### Goal of the exercise:
Emit the entire listing verbatim.
Information supplied start
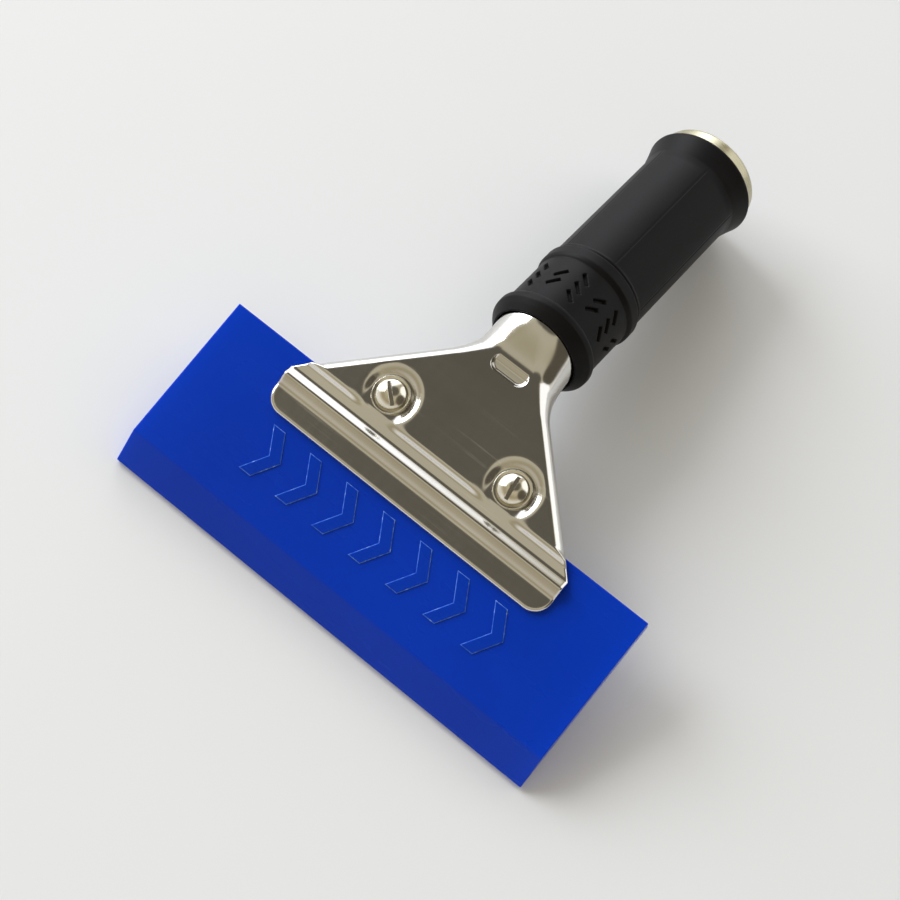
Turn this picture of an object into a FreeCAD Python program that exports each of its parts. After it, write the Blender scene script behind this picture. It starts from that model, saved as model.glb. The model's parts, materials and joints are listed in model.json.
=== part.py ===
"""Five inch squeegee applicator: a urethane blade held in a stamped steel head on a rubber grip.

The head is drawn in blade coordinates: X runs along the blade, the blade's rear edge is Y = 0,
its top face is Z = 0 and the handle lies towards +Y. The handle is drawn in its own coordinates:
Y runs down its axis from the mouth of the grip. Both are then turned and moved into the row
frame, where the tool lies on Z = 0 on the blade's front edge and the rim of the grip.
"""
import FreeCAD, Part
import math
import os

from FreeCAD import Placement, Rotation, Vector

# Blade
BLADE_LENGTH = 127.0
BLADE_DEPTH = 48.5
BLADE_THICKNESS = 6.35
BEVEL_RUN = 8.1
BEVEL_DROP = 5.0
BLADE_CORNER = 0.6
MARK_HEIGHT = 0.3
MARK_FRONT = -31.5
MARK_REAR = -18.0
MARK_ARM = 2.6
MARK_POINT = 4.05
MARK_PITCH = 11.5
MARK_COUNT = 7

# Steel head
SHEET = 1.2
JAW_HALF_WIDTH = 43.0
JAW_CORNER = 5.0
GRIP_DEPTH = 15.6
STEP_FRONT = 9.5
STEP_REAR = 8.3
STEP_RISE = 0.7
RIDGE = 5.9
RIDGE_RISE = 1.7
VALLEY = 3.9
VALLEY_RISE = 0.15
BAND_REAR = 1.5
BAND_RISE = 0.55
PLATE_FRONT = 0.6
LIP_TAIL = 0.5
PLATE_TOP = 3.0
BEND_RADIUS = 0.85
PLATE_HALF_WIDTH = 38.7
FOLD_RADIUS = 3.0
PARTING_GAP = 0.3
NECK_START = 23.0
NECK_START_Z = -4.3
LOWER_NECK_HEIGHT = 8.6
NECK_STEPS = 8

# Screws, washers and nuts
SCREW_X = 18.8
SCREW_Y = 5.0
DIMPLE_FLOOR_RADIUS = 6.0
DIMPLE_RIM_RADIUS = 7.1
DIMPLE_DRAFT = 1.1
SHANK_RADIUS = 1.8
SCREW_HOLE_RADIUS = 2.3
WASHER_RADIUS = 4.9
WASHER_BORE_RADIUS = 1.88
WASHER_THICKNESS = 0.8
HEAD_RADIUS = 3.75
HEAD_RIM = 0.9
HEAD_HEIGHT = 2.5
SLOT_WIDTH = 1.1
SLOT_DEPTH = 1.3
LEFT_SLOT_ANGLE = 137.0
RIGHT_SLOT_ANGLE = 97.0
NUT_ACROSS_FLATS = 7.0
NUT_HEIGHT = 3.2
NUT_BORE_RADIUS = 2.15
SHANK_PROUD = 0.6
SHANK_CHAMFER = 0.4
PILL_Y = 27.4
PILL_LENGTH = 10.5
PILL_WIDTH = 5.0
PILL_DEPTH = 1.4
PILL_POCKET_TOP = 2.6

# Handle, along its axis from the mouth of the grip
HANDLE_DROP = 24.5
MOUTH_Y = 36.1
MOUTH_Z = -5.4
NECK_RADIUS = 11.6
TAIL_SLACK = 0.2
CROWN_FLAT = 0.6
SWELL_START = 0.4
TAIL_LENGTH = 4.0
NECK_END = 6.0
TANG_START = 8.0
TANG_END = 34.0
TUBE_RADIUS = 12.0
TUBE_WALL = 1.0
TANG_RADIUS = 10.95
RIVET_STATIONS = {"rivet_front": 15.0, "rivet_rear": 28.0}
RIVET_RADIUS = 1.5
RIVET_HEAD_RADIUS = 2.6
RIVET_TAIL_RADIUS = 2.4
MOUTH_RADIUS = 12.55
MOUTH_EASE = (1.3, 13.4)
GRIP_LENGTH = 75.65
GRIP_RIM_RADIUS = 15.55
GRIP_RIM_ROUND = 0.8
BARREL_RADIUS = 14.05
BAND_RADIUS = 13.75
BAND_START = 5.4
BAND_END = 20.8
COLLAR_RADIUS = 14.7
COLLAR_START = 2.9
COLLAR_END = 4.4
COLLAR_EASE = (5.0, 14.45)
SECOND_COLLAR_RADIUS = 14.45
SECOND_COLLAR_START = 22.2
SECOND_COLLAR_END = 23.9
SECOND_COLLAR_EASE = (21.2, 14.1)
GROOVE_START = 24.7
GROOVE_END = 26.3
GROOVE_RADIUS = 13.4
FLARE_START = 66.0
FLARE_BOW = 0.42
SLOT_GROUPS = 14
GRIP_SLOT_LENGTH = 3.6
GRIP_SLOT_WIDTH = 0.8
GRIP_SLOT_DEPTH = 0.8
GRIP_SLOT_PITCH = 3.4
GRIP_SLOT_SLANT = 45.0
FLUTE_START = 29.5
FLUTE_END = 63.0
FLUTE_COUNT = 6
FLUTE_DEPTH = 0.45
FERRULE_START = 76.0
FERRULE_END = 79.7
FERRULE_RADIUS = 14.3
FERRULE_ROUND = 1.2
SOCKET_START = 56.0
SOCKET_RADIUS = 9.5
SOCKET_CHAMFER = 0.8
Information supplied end
### Final result:
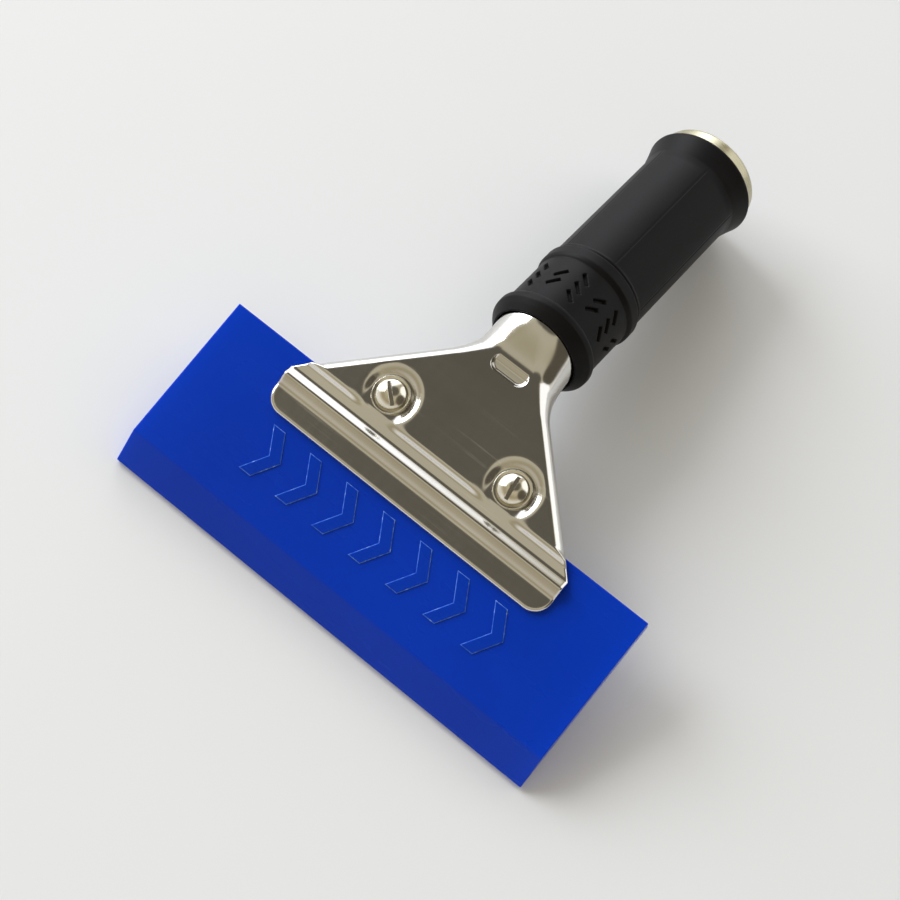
Turn this picture of an object into a FreeCAD Python program that exports each of its parts. After it, write the Blender scene script behind this picture. It starts from that model, saved as model.glb. The model's parts, materials and joints are listed in model.json.
=== part.py ===
"""Five inch squeegee applicator: a urethane blade held in a stamped steel head on a rubber grip.

The head is drawn in blade coordinates: X runs along the blade, the blade's rear edge is Y = 0,
its top face is Z = 0 and the handle lies towards +Y. The handle is drawn in its own coordinates:
Y runs down its axis from the mouth of the grip. Both are then turned and moved into the row
frame, where the tool lies on Z = 0 on the blade's front edge and the rim of the grip.
"""
import FreeCAD, Part
import math
import os

from FreeCAD import Placement, Rotation, Vector

# Blade
BLADE_LENGTH = 127.0
BLADE_DEPTH = 48.5
BLADE_THICKNESS = 6.35
BEVEL_RUN = 8.1
BEVEL_DROP = 5.0
BLADE_CORNER = 0.6
MARK_HEIGHT = 0.3
MARK_FRONT = -31.5
MARK_REAR = -18.0
MARK_ARM = 2.6
MARK_POINT = 4.05
MARK_PITCH = 11.5
MARK_COUNT = 7

# Steel head
SHEET = 1.2
JAW_HALF_WIDTH = 43.0
JAW_CORNER = 5.0
GRIP_DEPTH = 15.6
STEP_FRONT = 9.5
STEP_REAR = 8.3
STEP_RISE = 0.7
RIDGE = 5.9
RIDGE_RISE = 1.7
VALLEY = 3.9
VALLEY_RISE = 0.15
BAND_REAR = 1.5
BAND_RISE = 0.55
PLATE_FRONT = 0.6
LIP_TAIL = 0.5
PLATE_TOP = 3.0
BEND_RADIUS = 0.85
PLATE_HALF_WIDTH = 38.7
FOLD_RADIUS = 3.0
PARTING_GAP = 0.3
NECK_START = 23.0
NECK_START_Z = -4.3
LOWER_NECK_HEIGHT = 8.6
NECK_STEPS = 8

# Screws, washers and nuts
SCREW_X = 18.8
SCREW_Y = 5.0
DIMPLE_FLOOR_RADIUS = 6.0
DIMPLE_RIM_RADIUS = 7.1
DIMPLE_DRAFT = 1.1
SHANK_RADIUS = 1.8
SCREW_HOLE_RADIUS = 2.3
WASHER_RADIUS = 4.9
WASHER_BORE_RADIUS = 1.88
WASHER_THICKNESS = 0.8
HEAD_RADIUS = 3.75
HEAD_RIM = 0.9
HEAD_HEIGHT = 2.5
SLOT_WIDTH = 1.1
SLOT_DEPTH = 1.3
LEFT_SLOT_ANGLE = 137.0
RIGHT_SLOT_ANGLE = 97.0
NUT_ACROSS_FLATS = 7.0
NUT_HEIGHT = 3.2
NUT_BORE_RADIUS = 2.15
SHANK_PROUD = 0.6
SHANK_CHAMFER = 0.4
PILL_Y = 27.4
PILL_LENGTH = 10.5
PILL_WIDTH = 5.0
PILL_DEPTH = 1.4
PILL_POCKET_TOP = 2.6

# Handle, along its axis from the mouth of the grip
HANDLE_DROP = 24.5
MOUTH_Y = 36.1
MOUTH_Z = -5.4
NECK_RADIUS = 11.6
TAIL_SLACK = 0.2
CROWN_FLAT = 0.6
SWELL_START = 0.4
TAIL_LENGTH = 4.0
NECK_END = 6.0
TANG_START = 8.0
TANG_END = 34.0
TUBE_RADIUS = 12.0
TUBE_WALL = 1.0
TANG_RADIUS = 10.95
RIVET_STATIONS = {"rivet_front": 15.0, "rivet_rear": 28.0}
RIVET_RADIUS = 1.5
RIVET_HEAD_RADIUS = 2.6
RIVET_TAIL_RADIUS = 2.4
MOUTH_RADIUS = 12.55
MOUTH_EASE = (1.3, 13.4)
GRIP_LENGTH = 75.65
GRIP_RIM_RADIUS = 15.55
GRIP_RIM_ROUND = 0.8
BARREL_RADIUS = 14.05
BAND_RADIUS = 13.75
BAND_START = 5.4
BAND_END = 20.8
COLLAR_RADIUS = 14.7
COLLAR_START = 2.9
COLLAR_END = 4.4
COLLAR_EASE = (5.0, 14.45)
SECOND_COLLAR_RADIUS = 14.45
SECOND_COLLAR_START = 22.2
SECOND_COLLAR_END = 23.9
SECOND_COLLAR_EASE = (21.2, 14.1)
GROOVE_START = 24.7
GROOVE_END = 26.3
GROOVE_RADIUS = 13.4
FLARE_START = 66.0
FLARE_BOW = 0.42
SLOT_GROUPS = 14
GRIP_SLOT_LENGTH = 3.6
GRIP_SLOT_WIDTH = 0.8
GRIP_SLOT_DEPTH = 0.8
GRIP_SLOT_PITCH = 3.4
GRIP_SLOT_SLANT = 45.0
FLUTE_START = 29.5
FLUTE_END = 63.0
FLUTE_COUNT = 6
FLUTE_DEPTH = 0.45
FERRULE_START = 76.0
FERRULE_END = 79.7
FERRULE_RADIUS = 14.3
FERRULE_ROUND = 1.2
SOCKET_START = 56.0
SOCKET_RADIUS = 9.5
SOCKET_CHAMFER = 0.8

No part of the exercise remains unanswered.